Sans remettre en cause les prérogatives du ministère public, de la police judiciaire à compétence générale dans le déclenchement des poursuites, la loi cadre du 05 août 1996 donne la compétence aux agents assermentés de l'administration chargée de l'environnement154(*) et certaines administrations concernées155(*) de rechercher, de constater et de poursuivre en répression les infractions sur l'étude d'impact. Les recherches et constat des infractions sont effectuées par deux agents qui dressent un procès verbal de constat qu'ils cosignent. Ledit procès verbal est transmis à l'administration compétente qui se charge de le notifier au contrevenant. Ce dernier a un délai de vingt jours à compter de cette notification pour contester le procès verbal. Passé ce délai, toute contestation devient irrecevable. En cas de contestation, la réclamation est examinée par l'administration qui peut classer le procès verbal sans suite si la réclamation est fondée. Dans le cas contraire, et à défaut de transaction ou d'arbitrage définitif, les poursuites judiciaires sont déclenchées conformément à la procédure pénale en vigueur156(*).

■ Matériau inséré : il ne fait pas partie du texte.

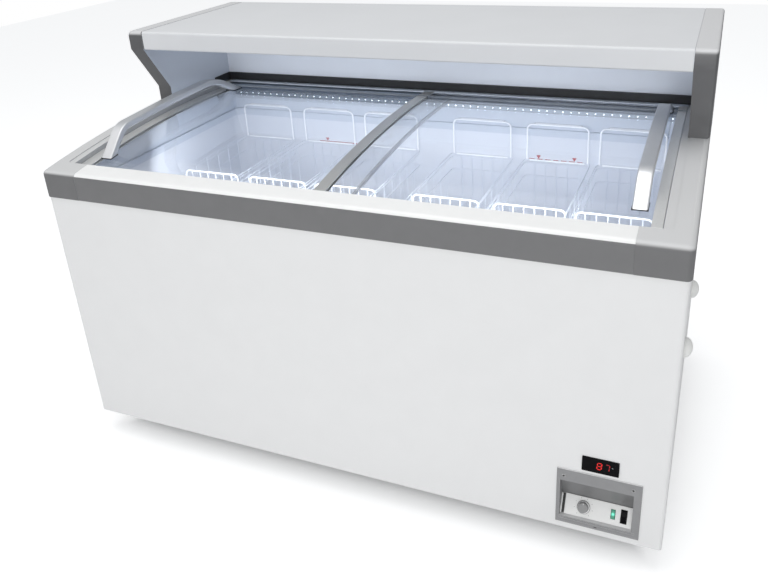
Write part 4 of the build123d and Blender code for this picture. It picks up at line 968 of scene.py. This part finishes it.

B. Les sanctions encourues par le contrevenant.

La loi a prévu des peines d'amendes et des peines d'emprisonnement. En effet, il ressort de l'article 79 de ladite loi qu': « Est punie d'une amende de deux millions (2.000.000) à cinq millions (5.000.000) FCFA et d'une peine d'emprisonnement de six (6) mois à deux (2) ans ou de l'une de ces deux peines seulement, toute personne qui :

réalise, sans étude d'impact, un projet nécessitant une étude d'impact ;

réalise un projet non-conforme aux critères, normes et mesures énoncés pour l'étude ;

empêche l'accomplissement des contrôles et analyses prévus par la présente loi et ou par ses textes d'application »

Il ressort de l'économie de ce texte que sont sanctionnés : le défaut de l'étude d'impact, la non-conformité du projet réalisé au contenu de l'étude d'impact et l'entrave de l'administration aux missions de contrôle de l'étude d'impact. La loi ne sanctionne pas l'insuffisance de l'étude d'impact. La loi ne distingue pas entre l'étude d'impact détaillée et l'étude d'impact sommaire. Les sanctions telles qu'énoncées sont suffisamment persuasives pour les contrevenants. 

Il reste quand même pour que la sanction soit prononcée que tous les éléments constitutifs de l'infraction soient réunis, notamment l'élément intentionnel157(*). Pour la détermination de l'élément matériel, le juge pénal camerounais va rechercher s'il y'a étude d'impact ou non, si le projet réalisé a été conforme aux critère, norme, mesure prescrits pour l'étude d'impact. Le juge pénal va ainsi connaître de ces questions qui relèveraient a priori du juge administratif en raison de sa plénitude de juridiction158(*).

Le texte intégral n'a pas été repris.